--- Begin Data block ---

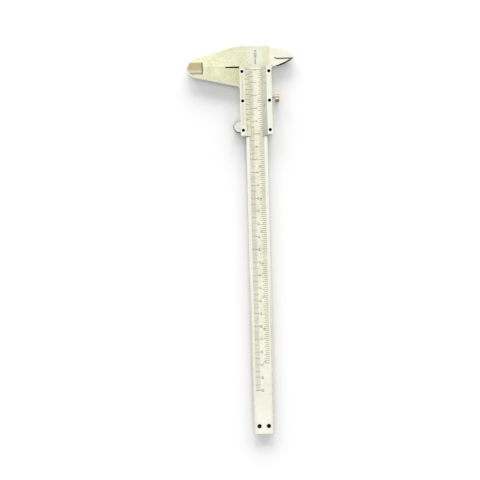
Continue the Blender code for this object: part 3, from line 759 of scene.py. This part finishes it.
refined("beam_body", "main_beam",
        [SATIN, BAND, STRIP, NIB_GOLD, BEVEL, WALL, SLIT_WALL, BLADE, DARK_WALL, HEAD_BAND,
         BEAM_RIM],
        beam_region, ((0, BLADE_START_X), (1, BAND_TINT_Y)), 0.14, beam_shape)
refined("outside_jaw_body", "outside_jaw_plate",
        [JAW_LOW, NIB_BEIGE, WALL, SLIT_WALL, DARK_WALL, RIM], jaw_region, (), 0.14, jaw_shape)
refined("inside_jaw_body", "inside_jaw_plate",
        [BLADE, WALL, BEVEL, DARK_WALL, RIM], blade_region)
refined("back_plate_body", "slider_back_plate", [SATIN, RIM], one_region)
refined("metric_vernier_body", "metric_vernier_plate",
        [RAIL_LEFT, SLOPE_LEFT, WALL, SLIT_WALL, RIM], vernier_region, (), 0.12, vernier_end)
refined("inch_vernier_body", "inch_vernier_plate",
        [RAIL_RIGHT, SLOPE_RIGHT, WALL, DARK_WALL, RIM], vernier_region, (), 0.12, vernier_end)
for number in range(1, 7):
    refined(f"cover_screw_body_{number}", f"cover_screw_{number}",
            [BLACK, BLACK], one_region, (), 0.08)
for number in range(1, 5):
    refined(f"back_screw_body_{number}", f"back_screw_{number}",
            [GREY, RIM], one_region, (), 0.08)
for place in ("left", "right"):
    refined(f"end_screw_body_{place}", f"end_plate_screw_{place}",
            [BLACK, BLACK_EDGE], one_region, (), 0.1)
refined("wheel_pin_body", "thumb_wheel_pin", [WHEEL_FACE, RIM], one_region, (), 0.1)
refined("gib_body", "gib_strip", [GREY, RIM], one_region, (), 0.05)
refined("depth_rod_body", "depth_rod", [GREY, RIM], one_region, (), 0.12)
refined("rod_rivet_body", "depth_rod_rivet", [GREY, RIM], one_region, (), 0.06)
refined("end_plate_body", "end_plate", [SATIN, RIM], one_region, (), 0.12)


def wheel_profile(radius, low, high, bore):
    """Knurled rim with chamfers, a recessed web and a hub, round an open bore; bottom to top."""
    middle = (low + high) / 2
    side = [(bore, low + 0.15, 0.0, 0), (bore + 0.9, low + 0.15, 0.0, 0),
            (bore + 1.0, middle - 0.45, 0.0, 0), (radius - 1.35, middle - 0.45, 0.0, 0),
            (radius - 1.15, low + 0.1, 0.0, 0),
            (radius - 0.6, low, 0.1, 1), (radius - 0.12, low + 0.35, 1.0, 1)]
    other = [(r, low + high - h, share, 0) for r, h, share, _ in side[::-1]]
    other[0] = (*other[0][:3], 1)
    return side + other


def build_wheel():
    """The thumb wheel, a little smaller than the CAD's."""
    low, high = layout_box("thumb_wheel")
    centre = (low + high) / 2
    radius = (high.y - low.y) / 2 - WHEEL_UNDERSIZE
    profile = wheel_profile(radius, low.z, high.z, WHEEL_BORE)
    wheel = knurled_turning("thumb_wheel_body", profile, WHEEL_SCALLOPS, WHEEL_SCALLOP_DEPTH,
                            (centre.x, centre.y, 0.0), "Z", [WHEEL_FACE, KNURL, DARK_WALL],
                            "thumb_wheel", bored=True)
    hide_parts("thumb_wheel")


def build_knob():
    """Scalloped brass knob with rounded ends, on a stem with a fine thread."""
    low, high = layout_box("lock_screw")
    centre_y = (low.y + high.y) / 2
    centre_z = (low.z + high.z) / 2
    radius = (high.z - low.z) / 2
    start = KNOB_START_X
    end = high.x
    root = STEM_RADIUS - THREAD_DEPTH
    profile = [(0.1, low.x, 0.0, 1), (root, low.x + 0.02, 0.0, 1)]
    pitch = (start - 0.6 - low.x - 0.1) / THREAD_TURNS
    for i in range(THREAD_TURNS):
        x = low.x + 0.1 + pitch * i
        profile += [(STEM_RADIUS, x, 0.0, 1), (root, x + pitch / 2, 0.0, 1)]
    profile += [(STEM_RADIUS, start - 0.4, 0.0, 1), (STEM_RADIUS, start + 0.05, 0.0, 0)]
    for i in range(KNOB_RINGS + 1):
        angle = math.pi * (0.06 + 0.88 * i / KNOB_RINGS)
        x = (start + end) / 2 - (end - start) / 2 * math.cos(angle)
        bulge = math.sin(angle) ** 0.45
        profile.append((radius * (0.55 + 0.45 * bulge), x, bulge ** 3, 0))
    profile += [(radius * 0.42, end - 0.02, 0.0, 0), (radius * 0.36, end - 0.25, 0.0, 0),
                (0.1, end - 0.3, 0.0, 0)]
    knob = knurled_turning("lock_knob_body", profile, KNOB_SCALLOPS, KNOB_SCALLOP_DEPTH,
                           (0.0, centre_y, centre_z), "X", [BRASS, GREY, BRASS_VALLEY],
                           "lock_screw", 12, math.radians(KNOB_PHASE))
    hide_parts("lock_screw")


def add_box(name, low, high, materials, body):
    """A small rounded block between two corners in the layout."""
    shell = bmesh.new()
    size = Vector(high) - Vector(low)
    middle = at(*((Vector(low) + Vector(high)) / 2))
    matrix = Matrix.Translation(middle) @ Matrix.Diagonal((*size, 1.0))
    bmesh.ops.create_cube(shell, size=MM, matrix=matrix)
    mesh = bpy.data.meshes.new(name)
    shell.to_mesh(mesh)
    shell.free()
    obj = add_piece(name, mesh, materials, body)
    modifier = obj.modifiers.new("Rounded edges", "BEVEL")
    modifier.width = 0.04 * MM
    modifier.segments = 2


def build_slit_webs():
    """The blackened webs that close the bottom of the relief slit, one on each jaw."""
    for name, side, body in (("slit_web_fixed", 1, "beam"), ("slit_web_moving", -1, "slider")):
        ends = sorted((SEAM_Y + side * 0.06, SEAM_Y + side * (SLIT_DEPTHS[side] + 0.08)))
        low = (SLIT_X[0] + 0.05, ends[0], SLIT_WEB[0])
        high = (SLIT_X[1] - 0.05, ends[1], SLIT_WEB[1])
        add_box(name, low, high, [SLIT_WALL], body)


build_slit_webs()
build_wheel()
build_knob()
graduation("beam_metric_scale", metric_scale, INK, "beam")
graduation("beam_inch_scale", inch_scale, INK, "beam")
graduation("head_lettering", head_lettering, INK, "beam")
graduation("metric_vernier_scale", metric_vernier, BROWN_INK, "slider")
graduation("inch_vernier_scale", inch_vernier, FAINT_INK, "slider")


# ---------------------------------------------------------------- camera, floor and light


def build_camera():
    data = bpy.data.cameras.new("photo_camera")
    data.lens = LENS
    data.sensor_width = SENSOR
    data.clip_start = 0.01
    data.clip_end = 20
    camera = bpy.data.objects.new("photo_camera", data)
    camera.location = at(*VIEW_CENTRE, BEAM_TOP + VIEW_DISTANCE)
    camera.rotation_euler = (0.0, 0.0, ROLL)
    bpy.context.scene.collection.objects.link(camera)
    bpy.context.scene.camera = camera


def build_floor():
    """A large plain sheet of very pale matt board."""
    material, nodes, links = new_material("pale_board")
    shader = nodes["Principled BSDF"]
    fibre = noise(nodes, links, place_mm(nodes, links), 0.8, 4.0)
    level = map_range(nodes, links, fibre, 0.3, 0.7)
    colour = mix_colour(nodes, links, level, linear(204, 204, 205), linear(207, 207, 207))
    links.new(colour, shader.inputs["Base Color"])
    shader.inputs["Roughness"].default_value = 0.9
    shader.inputs["Specular IOR Level"].default_value = 0.1
    mesh = bpy.data.meshes.new("floor")
    shell = bmesh.new()
    bmesh.ops.create_grid(shell, x_segments=1, y_segments=1, size=2.0)
    shell.to_mesh(mesh)
    shell.free()
    mesh.materials.append(material)
    floor = bpy.data.objects.new("floor", mesh)
    bpy.context.scene.collection.objects.link(floor)


def build_sky():
    """A white studio dome, brightest overhead, and low down brighter beyond the beam's end."""
    world = bpy.context.scene.world or bpy.data.worlds.new("studio")
    bpy.context.scene.world = world
    world.use_nodes = True
    nodes = world.node_tree.nodes
    links = world.node_tree.links
    background = nodes["Background"]
    background.inputs["Color"].default_value = (1.0, 1.0, 1.0, 1.0)
    coordinates = nodes.new("ShaderNodeTexCoord")
    split = nodes.new("ShaderNodeSeparateXYZ")
    links.new(coordinates.outputs["Generated"], split.inputs[0])
    level = map_range(nodes, links, split.outputs["Z"], 0.0, 1.0, SKY_HORIZON, SKY_ZENITH)
    low = math_node(nodes, links, "SUBTRACT", 1.0, split.outputs["Z"])
    lean = math_node(nodes, links, "MULTIPLY", low, split.outputs["Y"])
    level = math_node(nodes, links, "MULTIPLY_ADD", lean, SKY_LEAN, level)
    links.new(level, background.inputs["Strength"])


def build_key_lights():
    """A wide soft light, low beyond the head, so that shadows fall down the beam.

    It is a fan of overlapping suns, each given as (turn to the side, share of the strength).
    """
    for turn, share in KEY_FAN:
        data = bpy.data.lights.new("key", "SUN")
        data.energy = KEY_STRENGTH * share
        data.angle = math.radians(KEY_SPREAD)
        light = bpy.data.objects.new("key", data)
        light.rotation_euler = (math.radians(-(90 - KEY_ELEVATION)), 0.0, math.radians(turn))
        light.visible_glossy = False
        bpy.context.scene.collection.objects.link(light)


build_camera()
build_floor()
build_sky()
build_key_lights()
bpy.context.scene.view_settings.view_transform = "Standard"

--- End Data block ---

Exercise directions:
Restate, word for word and with nothing added, the lines from the first line of the listing through the one where "[SATIN, RIM], one_region, (), 0.12)" stands.

Response to the exercise:
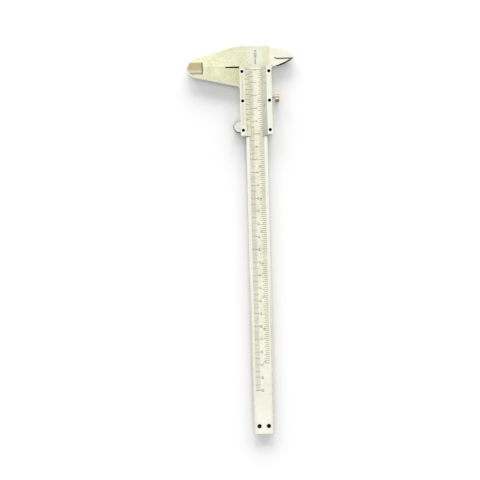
Continue the Blender code for this object: part 3, from line 759 of scene.py. This part finishes it.
refined("beam_body", "main_beam",
        [SATIN, BAND, STRIP, NIB_GOLD, BEVEL, WALL, SLIT_WALL, BLADE, DARK_WALL, HEAD_BAND,
         BEAM_RIM],
        beam_region, ((0, BLADE_START_X), (1, BAND_TINT_Y)), 0.14, beam_shape)
refined("outside_jaw_body", "outside_jaw_plate",
        [JAW_LOW, NIB_BEIGE, WALL, SLIT_WALL, DARK_WALL, RIM], jaw_region, (), 0.14, jaw_shape)
refined("inside_jaw_body", "inside_jaw_plate",
        [BLADE, WALL, BEVEL, DARK_WALL, RIM], blade_region)
refined("back_plate_body", "slider_back_plate", [SATIN, RIM], one_region)
refined("metric_vernier_body", "metric_vernier_plate",
        [RAIL_LEFT, SLOPE_LEFT, WALL, SLIT_WALL, RIM], vernier_region, (), 0.12, vernier_end)
refined("inch_vernier_body", "inch_vernier_plate",
        [RAIL_RIGHT, SLOPE_RIGHT, WALL, DARK_WALL, RIM], vernier_region, (), 0.12, vernier_end)
for number in range(1, 7):
    refined(f"cover_screw_body_{number}", f"cover_screw_{number}",
            [BLACK, BLACK], one_region, (), 0.08)
for number in range(1, 5):
    refined(f"back_screw_body_{number}", f"back_screw_{number}",
            [GREY, RIM], one_region, (), 0.08)
for place in ("left", "right"):
    refined(f"end_screw_body_{place}", f"end_plate_screw_{place}",
            [BLACK, BLACK_EDGE], one_region, (), 0.1)
refined("wheel_pin_body", "thumb_wheel_pin", [WHEEL_FACE, RIM], one_region, (), 0.1)
refined("gib_body", "gib_strip", [GREY, RIM], one_region, (), 0.05)
refined("depth_rod_body", "depth_rod", [GREY, RIM], one_region, (), 0.12)
refined("rod_rivet_body", "depth_rod_rivet", [GREY, RIM], one_region, (), 0.06)
refined("end_plate_body", "end_plate", [SATIN, RIM], one_region, (), 0.12)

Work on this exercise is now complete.